Abstract

It is not yet clear how climate change will affect the structural constraints and spatial and social complexity that affect population movements in the future. Today, countries of origin, transit, and destination have reached a juncture. The UNFCCC Paris Agreement adds value to decisions these countries face by helping them explore possible scenarios for impacts that include large movements of people that could be associated with a rise in global average temperatures between 1.5 and 2 °C above pre-industrial levels. Climate policy and mainstream migration and refugee policy are developing recommendations by the end of 2018 that, together, will provide new contours for governing human mobility in the twenty-first century.

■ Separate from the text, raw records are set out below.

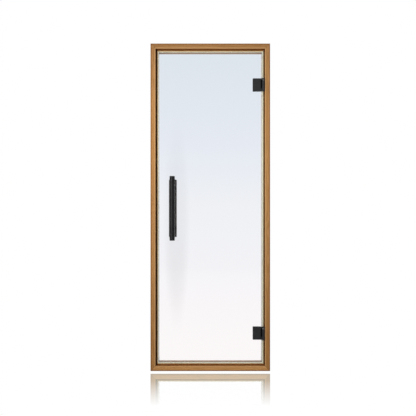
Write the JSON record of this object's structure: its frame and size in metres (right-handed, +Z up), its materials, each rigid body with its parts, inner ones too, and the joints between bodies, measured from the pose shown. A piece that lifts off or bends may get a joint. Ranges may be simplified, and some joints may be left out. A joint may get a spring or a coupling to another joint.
{
  "type": "framed glass sauna door",
  "caption": "Framed glass sauna door: mitred timber frame with a seal, one pane on two clamp hinges, and pull handles.",
  "frame": {"origin": "middle of the sill's base face, halfway through the frame's depth", "axes": "+Z up, +X to the right seen from outside, +Y from outside into the sauna"},
  "size_m": [0.69, 0.147, 1.89],
  "materials": {
    "frame_timber": "oiled",
    "silicone_seal": "matte",
    "black_hinge": "satin",
    "black_handle": "satin",
    "steel_screw": "satin",
    "steel_pin": "satin",
    "nylon": "matte",
    "black_gasket": "matte",
    "clear_glass": "polished",
    "dark_timber": "stained"
  },
  "bodies": {
    "frame": {"jamb_left": "frame_timber", "jamb_right": "frame_timber", "head_rail": "frame_timber", "sill_rail": "frame_timber", "seal_left": "silicone_seal", "seal_right": "silicone_seal", "seal_top": "silicone_seal", "seal_bottom": "silicone_seal", "upper_hinge_frame_leaf": "black_hinge", "upper_hinge_leaf_screws": "steel_screw", "upper_hinge_pin": "steel_pin", "upper_hinge_washer": "nylon", "lower_hinge_frame_leaf": "black_hinge", "lower_hinge_leaf_screws": "steel_screw", "lower_hinge_pin": "steel_pin", "lower_hinge_washer": "nylon"},
    "leaf": {"glass_pane": "clear_glass", "outer_handle_bar": "black_handle", "outer_handle_caps": "black_handle", "inner_handle_bar": "dark_timber", "outer_handle_upper_post": "black_handle", "outer_handle_lower_post": "black_handle", "inner_handle_upper_post": "black_handle", "inner_handle_lower_post": "black_handle", "handle_bolts": "steel_screw", "handle_bushes": "nylon", "handle_washers": "black_gasket", "upper_hinge_front_clamp": "black_hinge", "upper_hinge_back_clamp": "black_hinge", "upper_hinge_gaskets": "black_gasket", "upper_hinge_clamp_bolts": "steel_screw", "upper_hinge_bushes": "nylon", "lower_hinge_front_clamp": "black_hinge", "lower_hinge_back_clamp": "black_hinge", "lower_hinge_gaskets": "black_gasket", "lower_hinge_clamp_bolts": "steel_screw", "lower_hinge_bushes": "nylon"}
  },
  "joints": [
    {"name": "leaf_swing", "type": "hinge", "parent": "frame", "child": "leaf", "pos_m": [0.306, -0.047, 0.945], "axis": [0, 0, 1], "range_deg": [0, 170]}
  ]
}
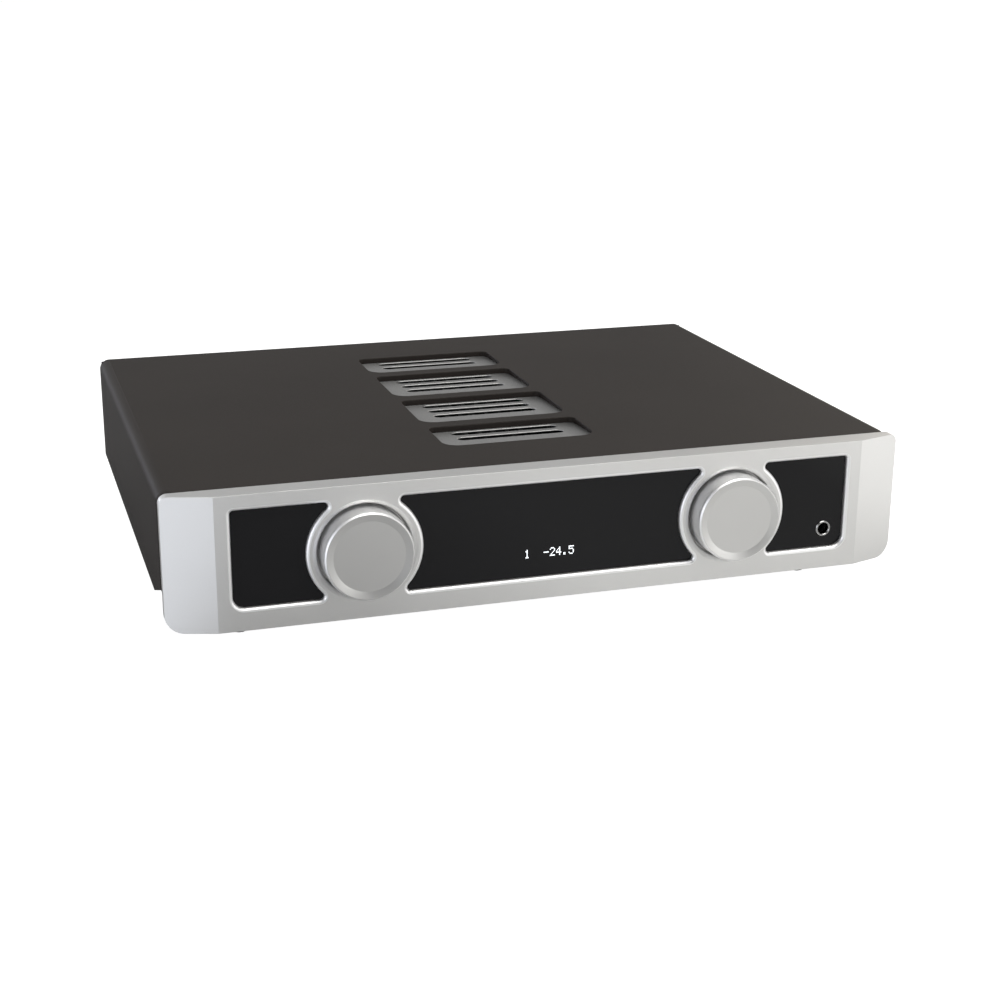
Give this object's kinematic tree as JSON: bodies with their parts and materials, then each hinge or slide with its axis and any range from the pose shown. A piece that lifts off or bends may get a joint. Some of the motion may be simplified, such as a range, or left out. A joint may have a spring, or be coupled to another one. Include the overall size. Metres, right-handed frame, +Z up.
{
  "type": "headphone amplifier",
  "caption": "Full-width audio component: thick silver front plate with swept ends, black windows, large round knobs, headphone socket, and a charcoal cover with sunk vents.",
  "frame": {"origin": "bottom centre of the whole object, on the plane the feet stand on", "axes": "+X to the right as seen from the front, +Y to the back, +Z up; the front plate faces -Y"},
  "size_m": [0.43, 0.344, 0.091],
  "materials": {
    "silver": "fine bead-blasted, clear anodised",
    "window": "gloss black",
    "charcoal": "satin powder coat",
    "vent_grey": "satin",
    "steel": "zinc plated",
    "black_plastic": "fine moulded texture",
    "brass": "plated",
    "board": "solder mask",
    "rubber": "matt",
    "winding": "taped winding",
    "capacitor_sleeve": "shrink sleeve",
    "black_aluminium": "black anodised",
    "fuse_glass": "clear",
    "display": "gloss"
  },
  "bodies": {
    "chassis": {"front_plate": "silver", "window_left": "window", "window_centre": "window", "window_right": "window", "sub_panel": "steel", "top_cover": "charcoal", "base_tray": "charcoal", "rear_panel": "charcoal", "display_module": "display", "control_board": "board", "headphone_jack": "black_plastic", "jack_ring": "steel", "jack_board": "board", "transformer": "winding", "transformer_washer": "steel", "transformer_bolt": "steel", "amp_board": "board", "heatsink": "black_aluminium", "input_board": "board", "mains_inlet": "black_plastic", "ribbon_cable": "black_plastic", "mains_lead": "black_plastic", "vent_grille_1": "vent_grey", "cover_screw_1": "steel", "filter_capacitor_1": "capacitor_sleeve", "vent_grille_2": "vent_grey", "cover_screw_2": "steel", "filter_capacitor_2": "capacitor_sleeve", "vent_grille_3": "vent_grey", "cover_screw_3": "steel", "filter_capacitor_3": "capacitor_sleeve", "vent_grille_4": "vent_grey", "cover_screw_4": "steel", "filter_capacitor_4": "capacitor_sleeve", "phono_block_1": "black_plastic", "phono_block_2": "black_plastic", "phono_block_3": "black_plastic", "encoder_housing_left": "black_plastic", "encoder_nut_left": "steel", "foot_front_left": "silver", "foot_pad_front_left": "rubber", "foot_back_left": "silver", "foot_pad_back_left": "rubber", "encoder_housing_right": "black_plastic", "encoder_nut_right": "steel", "foot_front_right": "silver", "foot_pad_front_right": "rubber", "foot_back_right": "silver", "foot_pad_back_right": "rubber"},
    "power_rocker": {"power_rocker": "black_plastic"},
    "fuse_drawer": {"fuse_drawer": "black_plastic", "fuse": "fuse_glass"},
    "plunger_left": {"encoder_plunger_left": "brass"},
    "knob_left": {"knob_left": "silver", "knob_screw_left": "steel", "encoder_shaft_left": "steel"},
    "plunger_right": {"encoder_plunger_right": "brass"},
    "knob_right": {"knob_right": "silver", "knob_screw_right": "steel", "encoder_shaft_right": "steel"}
  },
  "joints": [
    {"name": "knob_push_left", "type": "slide", "parent": "chassis", "child": "plunger_left", "axis": [0, 1, 0], "range_m": [0, 0.0005], "stiffness_N_per_m": 8000},
    {"name": "knob_turn_left", "type": "hinge", "parent": "plunger_left", "child": "knob_left", "pos_m": [-0.1075, -0.165, 0.0534], "axis": [0, -1, 0], "continuous": true},
    {"name": "knob_push_right", "type": "slide", "parent": "chassis", "child": "plunger_right", "axis": [0, 1, 0], "range_m": [0, 0.0005], "stiffness_N_per_m": 8000},
    {"name": "knob_turn_right", "type": "hinge", "parent": "plunger_right", "child": "knob_right", "pos_m": [0.1075, -0.165, 0.0534], "axis": [0, -1, 0], "continuous": true},
    {"name": "power_switch", "type": "hinge", "parent": "chassis", "child": "power_rocker", "pos_m": [-0.126, 0.163, 0.056], "axis": [1, 0, 0], "range_deg": [-24, 0]},
    {"name": "fuse_drawer_slide", "type": "slide", "parent": "chassis", "child": "fuse_drawer", "axis": [0, 1, 0], "range_m": [0, 0.018]}
  ]
}
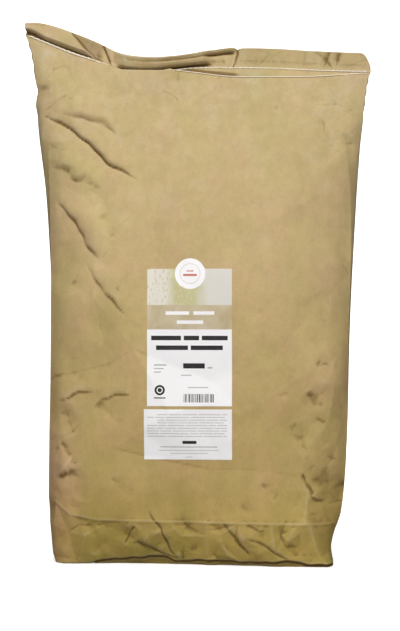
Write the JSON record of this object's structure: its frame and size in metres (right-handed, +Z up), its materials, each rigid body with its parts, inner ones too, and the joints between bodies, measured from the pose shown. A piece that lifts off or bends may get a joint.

This paper compares work on human mobility under the United Nations Framework Convention on Climate Change (UNFCCC) and how climate change features in the initial drafts of the Global Compact for Safe, Orderly and Regular Migration (GCM) and the Global Compact on Refugees (GCR). The international community can choose not to include such future considerations, missing opportunities to avert risks of involuntary movements of people as climate change impacts intensify. Alternatively, the international community can help countries to preempt risks arising from governance gaps and climate impacts, incorporate climate and mobility considerations in planning, and establish contingency arrangements for large-scale movements of people. A measure of efficacy in coordinating responses to large-scale movements of people will be the degree to which both state and non-state actors take up the recommendations of the Task Force on Displacement, how the Global Compact for Migration is negotiated, and the degree to which states utilize the Comprehensive Refugee Response Framework as climate and other dynamics unfold in future years.